At least Lady Cecelia had not stinted on fresh food or on the quality of maintenance. Heris nodded at the screenful of data. Not one back-alley refitter in the lot; if the lady was bent on hiring incompetents, as Heris had begun to suspect, she did so from some other motive than mere economy. The bills would have paid for refitting a larger and more dangerous ship than the yacht, but Heris supposed part of it went into cosmetics, like the decor. Which reminded her, she must explain to Lady Cecelia the need for tearing out that plush covering the umbilicals.

She ignored the gooey dessert for another stalk of mint-flavored celery, slid her tray into the return bin, and called up data from the next refitting. So far—she refused to let herself contemplate all the future days—nothing had gone very wrong. This life might be bearable after all.

“I suppose you want us to dress,” Ronnie said.

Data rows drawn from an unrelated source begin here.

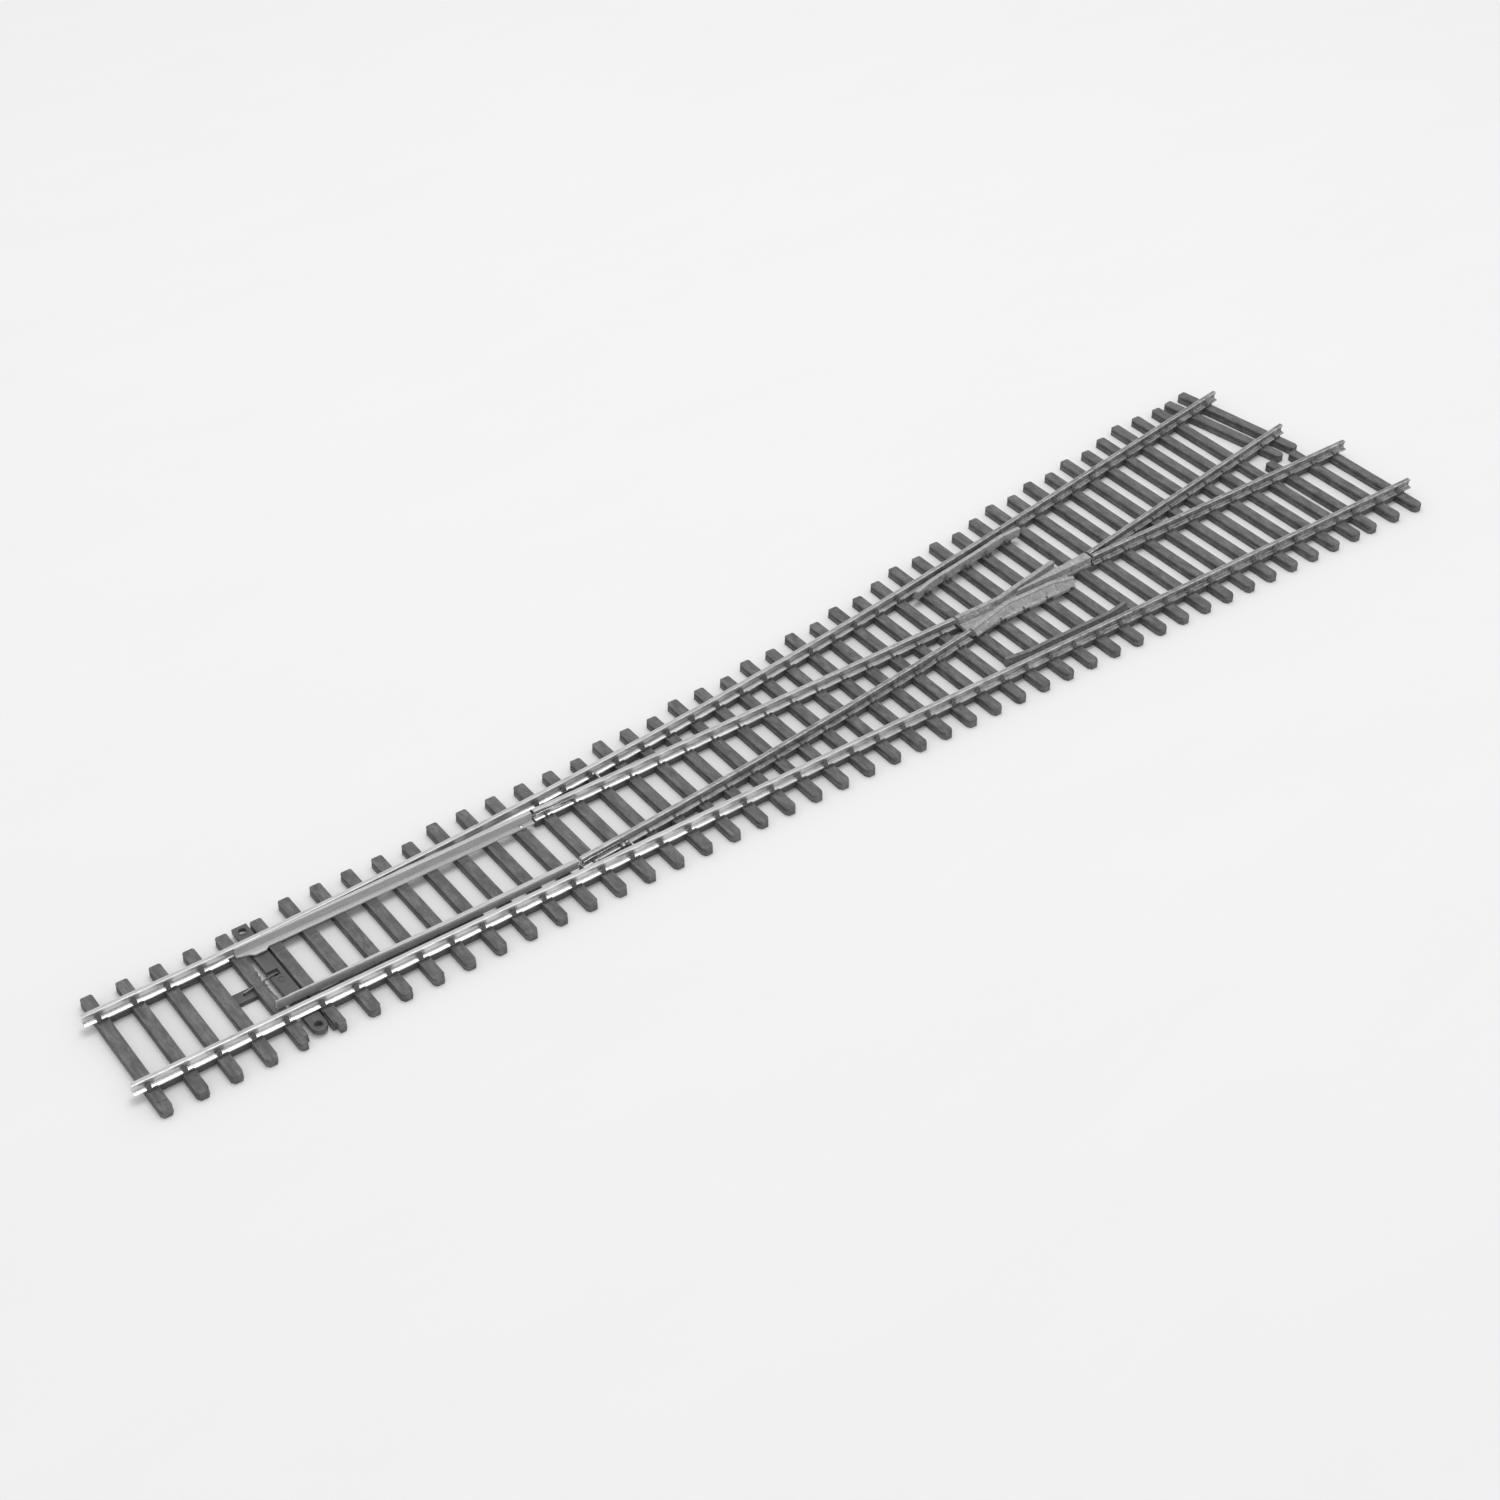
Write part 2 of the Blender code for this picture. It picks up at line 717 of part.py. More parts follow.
def near_bond_wire():
    station = BOND_STATION - 5.0
    low = -HALF_SPACING + FOOT_WIDTH / 2 - 0.22
    high = inner_rail_offset(station) - FOOT_WIDTH / 2 + 0.22
    return bond_wire("near_bond_wire", station, low, high)


def ribbon(name, path, width, base, top):
    """An upright band of even width along a line."""
    left = shifted(path, width / 2)
    right = shifted(path, -width / 2)
    return plate(name, left + right[::-1], base, top)


def frog_casting():
    """The cast crossing: floor, two wing rails and the pointed vee."""
    near_wing_line = GAUGE_FACE - FLANGEWAY - HEAD_WIDTH / 2
    far_wing = [
        (FROG_START, HALF_SPACING),
        (KNUCKLE, HALF_SPACING),
        (FAR_WING_END, FAR_WING_OFFSET),
    ]
    near_wing = [
        (FROG_START, inner_rail_offset(FROG_START)),
        (KNUCKLE, near_wing_line),
        (NEAR_WING_END - WING_FLARE, near_wing_line),
        (NEAR_WING_END, near_wing_line - FLANGEWAY),
    ]
    vee = [
        (NOSE, GAUGE_FACE + NOSE_WIDTH),
        (NOSE, GAUGE_FACE),
        (FROG_END, GAUGE_FACE),
        (FROG_END, GAUGE_FACE + VEE_WIDTH),
    ]
    far_edge = FOOT_WIDTH / 2
    floor = [
        (FROG_START + 0.1, FROG_FLOOR_NEAR - 0.35),
        (KNUCKLE, FROG_FLOOR_NEAR),
        (NEAR_WING_END - 1.6, FROG_FLOOR_NEAR),
        (NEAR_WING_END - 0.4, near_wing_line - FLANGEWAY),
        (NEAR_WING_END + 0.6, GAUGE_FACE - 0.35),
        (FROG_END - 0.1, GAUGE_FACE - 0.35),
        (FROG_END - 0.1, GAUGE_FACE + VEE_WIDTH + 0.3),
        (FAR_WING_END + 0.9, GAUGE_FACE + VEE_WIDTH),
        (FAR_WING_END - 0.2, FAR_WING_OFFSET + 0.6),
        (KNUCKLE, HALF_SPACING + far_edge),
        (FROG_START + 0.1, HALF_SPACING + far_edge),
    ]
    casting = plate("frog_casting", floor, RAIL_SEAT, FROG_FLOOR)
    lift = RAIL_SEAT + 0.2
    join(casting, ribbon("far_wing", far_wing, HEAD_WIDTH, lift, RAIL_TOP))
    join(casting, ribbon("near_wing", near_wing, HEAD_WIDTH, lift, RAIL_TOP))
    join(casting, plate("vee", vee, lift, RAIL_TOP))
    return clean(casting)


def check_rail(name, path, side):
    """A check rail beside a stock rail, its ends flared away from the running face."""
    middle = HEAD_WIDTH / 2 + FLANGEWAY + 0.35
    flare = middle + CHECK_FLARE_OFFSET
    start, end = CHECK_START, CHECK_END
    offsets = (flare, middle, middle, middle, flare)
    stations = (start, start + CHECK_FLARE, (start + end) / 2, end - CHECK_FLARE, end)
    line = [(station, path(station) + side * across) for station, across in zip(stations, offsets)]
    item = ribbon(name, line, 0.7, RAIL_SEAT, RAIL_TOP)
    foot = shifted(line, side * 0.55)
    join(item, ribbon("check_foot", foot, 0.9, RAIL_SEAT, FOOT_TOP - 0.05))
    return clean(item)


def near_check_rail():
    return check_rail("near_check_rail", lambda station: -HALF_SPACING, 1)


def far_check_rail():
    return check_rail("far_check_rail", far_rail_offset, -1)


def straight_exit_rail():
    path = straight_line(HEEL_START, LENGTH, HALF_SPACING)
    return sweep("straight_exit_rail", path, rail_section())


def diverging_exit_rail():
    """The diverging heel rail, its foot trimmed where it crowds the straight one."""
    path = diverging_line(HEEL_START, DIVERGING_HEEL, RAIL_SPACING)
    rail = sweep("diverging_exit_rail", path, rail_section())
    limit = HALF_SPACING + FOOT_WIDTH / 2 + CLEARANCE
    trim = box("foot_trim", (HEEL_START - 2, 0.0, 1.0), (HEEL_START + 14, limit, HEAD_UNDERSIDE))
    return clean(cut(rail, trim))


BUILDERS = (
    (sleeper_base, "sleeper_plastic", SLEEPER_PLASTIC, 0.7, 0.0),
    (near_stock_rail, "stock_rail_steel", STEEL, 0.3, 1.0),
    (far_stock_rail, "stock_rail_steel", STEEL, 0.3, 1.0),
    (straight_closure_rail, "closure_rail_steel", STEEL, 0.3, 1.0),
    (curved_closure_rail, "closure_rail_steel", WORN_STEEL, 0.35, 1.0),
    (straight_exit_rail, "exit_rail_steel", WORN_STEEL, 0.35, 1.0),
    (diverging_exit_rail, "exit_rail_steel", WORN_STEEL, 0.35, 1.0),
    (frog_casting, "frog_cast_metal", CAST_METAL, 0.55, 1.0),
    (near_check_rail, "check_rail_metal", WORN_STEEL, 0.45, 1.0),
    (far_check_rail, "check_rail_metal", WORN_STEEL, 0.45, 1.0),
    (far_blade, "blade_sheet_steel", BLADE_STEEL, 0.35, 1.0),
    (near_blade, "blade_sheet_steel", BLADE_STEEL, 0.35, 1.0),
    (far_drive_pin, "pin_steel", STEEL, 0.35, 1.0),
    (near_drive_pin, "pin_steel", STEEL, 0.35, 1.0),
    (lambda: heel_rivet("far_heel_rivet", far_pivot()), "rivet_steel", STEEL, 0.35, 1.0),
    (lambda: heel_rivet("near_heel_rivet", near_pivot()), "rivet_steel", STEEL, 0.35, 1.0),
    (far_heel_clip, "clip_steel", STEEL, 0.3, 1.0),
    (near_heel_clip, "clip_steel", STEEL, 0.3, 1.0),
    (far_bond_wire, "bond_wire_steel", STEEL, 0.3, 1.0),
    (near_bond_wire, "bond_wire_steel", STEEL, 0.3, 1.0),
    (tie_bar, "tie_bar_plastic", SLEEPER_PLASTIC, 0.65, 0.0),
    (over_centre_spring, "spring_wire_steel", SPRING_STEEL, 0.4, 1.0),
)


def build():
    """Make every sub-part, give it its material and centre the set on the origin."""
    clear_scene()
    for make, name, colour, roughness, metallic in BUILDERS:
        item = make()
        item.data.materials.clear()
        item.data.materials.append(material(f"{item.name}_{name}", colour, roughness, metallic))
        item.location -= Vector((CENTRE_STATION, CENTRE_OFFSET, 0.0)) * MM


if __name__ == "__main__":
    build()
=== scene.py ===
"""Finished surfaces for a model railway turnout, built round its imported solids.

Lengths in the constants are millimetres. A station is measured along the straight route from the
toe ends of the rails. An offset is measured from the straight route's centre line, and is positive
towards the diverging side. A level is measured from the underside of the sleepers.
"""

import math

import bmesh
import bpy
from bpy.props import FloatProperty, FloatVectorProperty, IntProperty, PointerProperty
from bpy.types import Operator, Panel, PropertyGroup
from mathutils import Matrix, Vector
from mathutils.geometry import intersect_line_line_2d
from mathutils.noise import noise as noise_at


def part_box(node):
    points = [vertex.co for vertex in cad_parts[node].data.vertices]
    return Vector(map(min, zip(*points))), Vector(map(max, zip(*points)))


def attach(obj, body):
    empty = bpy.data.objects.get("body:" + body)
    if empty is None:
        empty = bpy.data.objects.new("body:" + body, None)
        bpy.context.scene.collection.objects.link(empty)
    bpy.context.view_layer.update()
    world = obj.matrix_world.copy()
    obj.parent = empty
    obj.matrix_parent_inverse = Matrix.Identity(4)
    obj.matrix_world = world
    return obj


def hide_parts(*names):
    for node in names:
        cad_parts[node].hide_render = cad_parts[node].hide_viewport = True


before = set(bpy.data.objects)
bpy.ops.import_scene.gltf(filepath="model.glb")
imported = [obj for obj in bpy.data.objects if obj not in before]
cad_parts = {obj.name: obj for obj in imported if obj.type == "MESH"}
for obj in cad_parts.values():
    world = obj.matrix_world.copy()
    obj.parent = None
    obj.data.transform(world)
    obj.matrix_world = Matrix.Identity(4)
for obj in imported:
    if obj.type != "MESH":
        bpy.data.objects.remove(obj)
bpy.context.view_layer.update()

bl_info = {
    "name": "Model Turnout Finish",
    "version": (1, 0, 0),
    "blender": (4, 5, 0),
    "location": "View3D > Sidebar > Turnout",
    "description": "Builds the rails, sleepers, chairs, frog and blades of a model turnout",
    "category": "Object",
}

MM = 0.001
BODY = "track"

# Datum lines, read from the frame
TOE_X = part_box("near_stock_rail")[0].x
NEAR_RAIL_Y = (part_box("near_stock_rail")[0].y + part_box("near_stock_rail")[1].y) / 2
INNER_RAIL_Y = (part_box("straight_closure_rail")[0].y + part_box("straight_closure_rail")[1].y) / 2
CENTRE_Y = (NEAR_RAIL_Y + INNER_RAIL_Y) / 2
RAIL_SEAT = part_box("near_stock_rail")[0].z / MM
RAIL_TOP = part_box("near_stock_rail")[1].z / MM
HALF_SPACING = (INNER_RAIL_Y - NEAR_RAIL_Y) / 2 / MM
BLADE_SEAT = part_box("far_blade")[0].z / MM

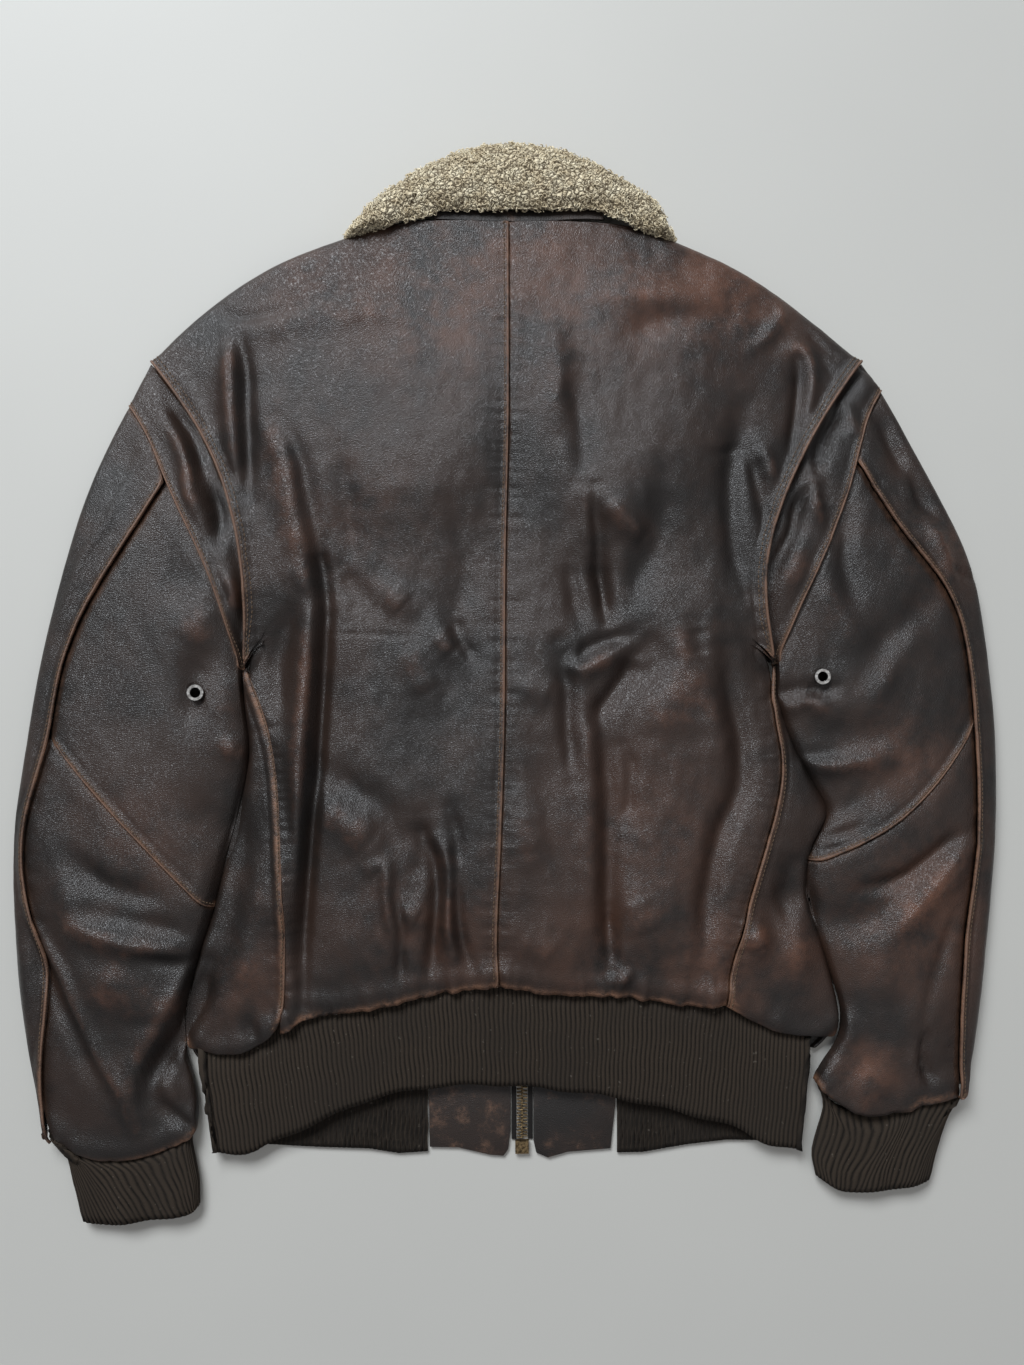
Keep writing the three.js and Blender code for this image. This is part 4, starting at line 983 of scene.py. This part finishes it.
def band_surface(u, v):
    """The band. The top tenth of its back is tucked under the leather."""
    at = u * band_length
    upper = places_at(band_upper, band_steps, at)
    lower = places_at(band_lower, band_steps, at)
    on_back = smooth(9, 13, upper[:, 2])
    tucked = np.maximum(0.12 - 1.12 * v, 0) * on_back
    v = np.maximum(v - 0.12 * (1 - v) * on_back, 0)
    place = upper + (lower - upper) * v[:, None]
    place[:, 1] += 70 * tucked
    place[:, 2] -= 12 * tucked
    swell = np.sin(math.pi * np.clip(v, 0, 1)) * 0.8
    waves = 0.9 * np.sin(u * 61 + 1.3 * np.sin(u * 23)) * v
    place[:, 2] += on_back * (swell + waves * 0.6)
    place[:, 1] += on_back * 0.9 * np.sin(u * 97) * v ** 3
    return place


waistband = ribbed_sheet("ribbed_waistband", band_surface, int(band_length / RIB_PITCH), 18, False)
print("waistband", round(band_length), "mm,", int(band_length / RIB_PITCH), "ribs")

# %% Cuffs
# Each cuff's four edges as it lies flat.
CUFFS = {
    "left": {
        "wrist": [(-349, -333), (-347, -337), (-344, -340), (-332, -351), (-306, -357), (-286, -356),
                  (-264, -350), (-246, -341), (-240, -334)],
        "end": [(-323, -404), (-300, -406), (-274, -403), (-245, -400), (-237, -393)],
        "outer": [(-346, -335), (-336, -350), (-330, -374), (-323, -404)],
        "inner": [(-241, -335), (-243, -346), (-238, -372), (-237, -393)],
    },
    "right": {
        "wrist": [(347, -314), (343, -318), (339, -320), (320, -321), (305, -323), (296, -333),
                  (280, -340), (258, -338), (242, -328), (229, -306)],
        "end": [(319, -388), (300, -392), (276, -394), (250, -394), (230, -383)],
        "outer": [(343, -319), (334, -337), (326, -360), (319, -388)],
        "inner": [(231, -309), (236, -330), (227, -362), (230, -383)],
    },
}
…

He lay sprawled in the massage lounger, his admittedly handsome body still dripping sweat from his workout on the gym equipment. Cecelia eyed him sourly; she wanted a massage herself, but not on the clammy cushions he would leave behind. When she’d chosen the luxurious zaur-leather upholstery she’d assumed she’d never have to share it. The saleswoman had mentioned the potential problem, and she had shrugged it off. Now she felt aggrieved, as if it were anyone’s fault but hers.

“Yes,” she said. “I do. And be prompt; good food doesn’t improve by sitting.”

“Thank you, Lady Cecelia,” said Raffaele. She appeared to be George’s companion, slight and dark—though not as dark as Captain Serrano. “These young men would never dress if you didn’t make them, and we can’t if they don’t.”

“Why not?” She was in no mood to honor custom; she watched the girls share a glance, then Raffaele tipped her head to one side.

“I feel silly, that’s all. My red dress, and the boys in skimps?”

Cecelia chuckled in spite of herself. “If you’re going to feel silly just because some lummox doesn’t live up to your expectations, you’ll have a miserable life. Wear what you want and ignore them.”

Another shared glance. One of the girls might have been more tactful, but Ronnie burst out first. “That’s what you do—and that’s why you never married and live by yourself in a miserable little ship!”